Brief
Beginning with the first line below, please repeat the material exactly, ending with the line that includes "# one behind".

Available data
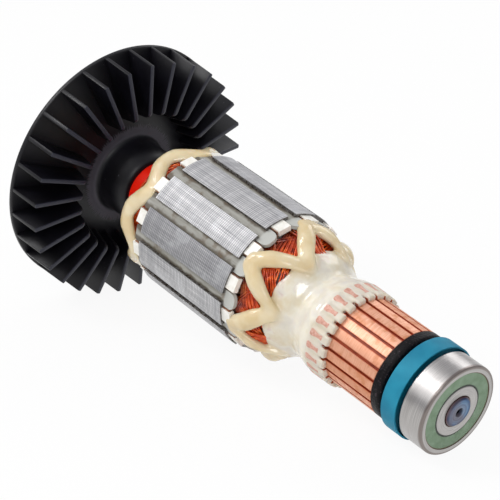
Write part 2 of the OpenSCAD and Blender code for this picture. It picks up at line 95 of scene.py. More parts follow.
def radius_at(outline, station):
    """The outline's radius at a station, held at both ends."""
    for (z0, r0), (z1, r1) in zip(outline, outline[1:]):
        if z0 <= station <= z1:
            return r0 + (r1 - r0) * (station - z0) / (z1 - z0)
    return outline[0][1] if station < outline[0][0] else outline[-1][1]


core_front, core_back = (outline_of("core_stack")[i][0] for i in (0, -1))
riser_back = outline_of("front_end_winding", 11.5)[0][0]
fan_front, fan_back = (outline_of("fan")[i][0] for i in (0, -1))
print("core from", core_front, "to", core_back, "mm")

# %% [markdown]
# The camera stands off the bearing end, above the bench, with a long lens, so the armature
# looks nearly the same size from end to end. The light is that of a light tent. A small key
# lamp inside a large soft one gives the long bright streak along every turned part, with
# a soft border. A small lamp off the bearing end puts a glint on the resin, and a large pale
# one behind keeps the black fan and the upper teeth readable.

# %% Camera and lamps
scene = bpy.context.scene
scene.view_settings.view_transform = "Standard"
lens = bpy.data.cameras.new("camera")
lens.sensor_width = 36.0
lens.lens = 133.65
lens.clip_start = 0.05
camera = bpy.data.objects.new("camera", lens)
camera.location = (0.411369, -0.355117, 0.270099)
camera.rotation_euler = tuple(math.radians(a) for a in (66.5882, 0.0, 49.0575))
scene.collection.objects.link(camera)
scene.camera = camera
CENTRE = Vector((0.0, 0.0, 0.045))


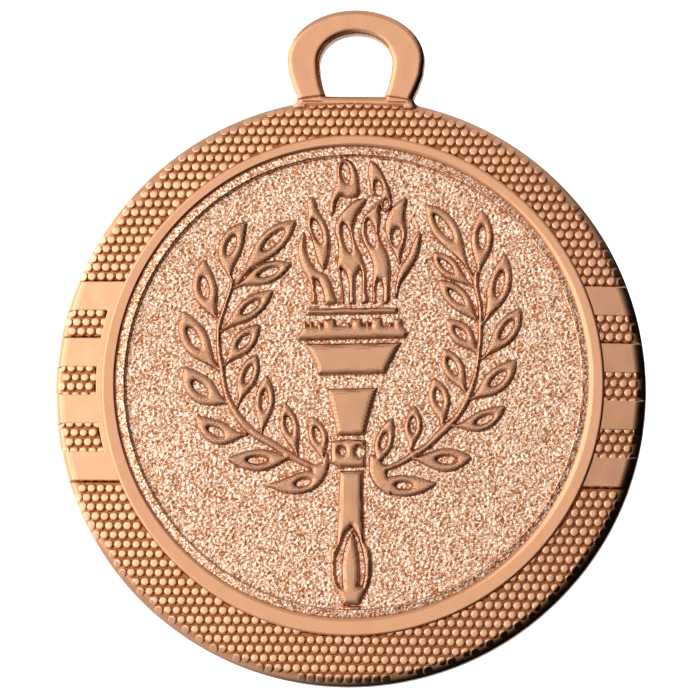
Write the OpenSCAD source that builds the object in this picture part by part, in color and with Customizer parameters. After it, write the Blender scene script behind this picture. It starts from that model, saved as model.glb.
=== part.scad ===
// Struck sports medal: a round disc with a hanging loop, a pelleted rim
// and a torch between two laurel sprays.
// Each part is drawn lying on its back, face up, round the middle of the disc. upright()
// then stands it up: face to -Y, loop to +Z, origin in the middle of the loop's eye.

/* [Disc] */
// Diameter of the disc
disc_d = 50; // [40:1:60]
// Thickness through the smooth ring, back to front
disc_t = 3.5; // [3.2:0.1:4.5]
// Depth of the struck field below the smooth ring
field_depth = 0.9; // [0.9:0.1:1.5]
// Depth of the plain recess in the back
back_depth = 0.4; // [0.2:0.1:0.8]
// How far the struck design sits to the right of the disc's middle
strike_x = 0.3; // [0:0.05:0.4]
// How far the struck design sits above the disc's middle
strike_y = 0.4; // [0:0.05:0.4]
// Turn of the struck design against the loop, in degrees
strike_turn = 1.1; // [-2:0.1:2]

/* [Rim] */
// Outer radius of the smooth ring, on a disc of 50 mm
ring_r = 21.25; // [21:0.05:21.5]
// Mean width of the smooth ring
ring_w = 1.2; // [1:0.05:1.3]
// Fall of the rim from the smooth ring to the edge
rim_fall = 0.45; // [0.2:0.05:0.6]
// Depth of the pelleted floor below the smooth lands
pellet_h = 0.35; // [0.2:0.05:0.45]
// Distance between pellets along a row, on a disc of 50 mm
pellet_pitch = 0.785; // [0.75:0.005:1]
// Diameter of one pellet, on a disc of 50 mm
pellet_d = 0.62; // [0.4:0.02:0.66]
// Radius of the rounded edges
edge_r = 0.45; // [0.3:0.05:0.6]

/* [Hanging loop] */
// Width of the loop, on a disc of 50 mm
loop_w = 11.7; // [11.4:0.1:13]
// Width of the eye, on a disc of 50 mm
eye_w = 6.2; // [5.6:0.1:6.8]
// Thickness of the loop
loop_t = 2.5; // [2:0.1:2.6]

/* [Relief] */
// Height of the torch above the field
torch_h = 0.6; // [0.5:0.05:0.8]
// Height of the flames above the field
flame_h = 0.5; // [0.4:0.05:0.8]
// Height of the laurel leaves above the field
leaf_h = 0.4; // [0.3:0.05:0.8]

/* [Hidden] */

$fn = 96;
satin = "#d79b73";                  // bronze plating: smooth, frosted and pelleted
frosted = "#c4875f";
beaded = "#b87a52";

k = disc_d / 50;                    // the outlines are drawn for a disc of 50 mm
disc_r = disc_d / 2;
floor_r = disc_r - edge_r;          // where the rim starts to round over
ring_out = ring_r * k;
ring_in = (ring_r - ring_w) * k;
field_h = disc_t - field_depth;     // height of the field above the back
field_r = 19.3 * k;
field_lift = 0.27 * k;              // the field sits this much above the ring's outer edge
land_h = disc_t - 0.05;             // the lands start just under the smooth ring
hidden_r = 20 * k;                  // the rim's profile starts inside the smooth ring
past = 1;                           // how far a cutter runs past what it cuts

land_count = 4;                     // smooth lands on each side
land_w = 2.55 * k;                  // height of one land, and of the gap between two
land_gap = 2.27 * k;
lands_top = 9 * k;
lands_foot = lands_top - land_count * land_w - (land_count - 1) * land_gap;

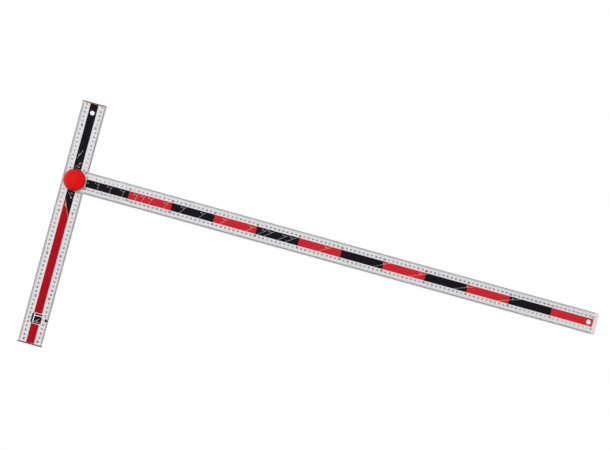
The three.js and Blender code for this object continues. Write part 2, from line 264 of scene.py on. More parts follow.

Response to the task
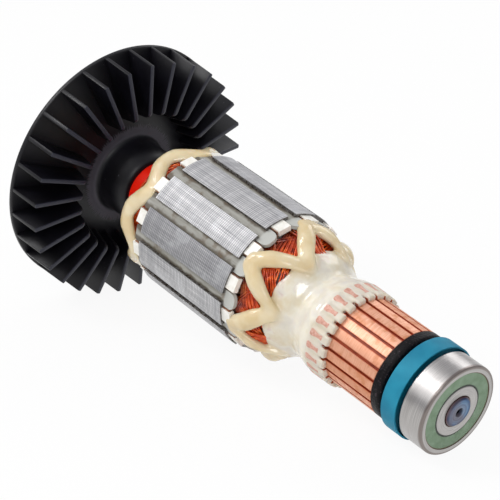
Write part 2 of the OpenSCAD and Blender code for this picture. It picks up at line 95 of scene.py. More parts follow.
def radius_at(outline, station):
    """The outline's radius at a station, held at both ends."""
    for (z0, r0), (z1, r1) in zip(outline, outline[1:]):
        if z0 <= station <= z1:
            return r0 + (r1 - r0) * (station - z0) / (z1 - z0)
    return outline[0][1] if station < outline[0][0] else outline[-1][1]


core_front, core_back = (outline_of("core_stack")[i][0] for i in (0, -1))
riser_back = outline_of("front_end_winding", 11.5)[0][0]
fan_front, fan_back = (outline_of("fan")[i][0] for i in (0, -1))
print("core from", core_front, "to", core_back, "mm")

# %% [markdown]
# The camera stands off the bearing end, above the bench, with a long lens, so the armature
# looks nearly the same size from end to end. The light is that of a light tent. A small key
# lamp inside a large soft one gives the long bright streak along every turned part, with
# a soft border. A small lamp off the bearing end puts a glint on the resin, and a large pale
# one behind keeps the black fan and the upper teeth readable.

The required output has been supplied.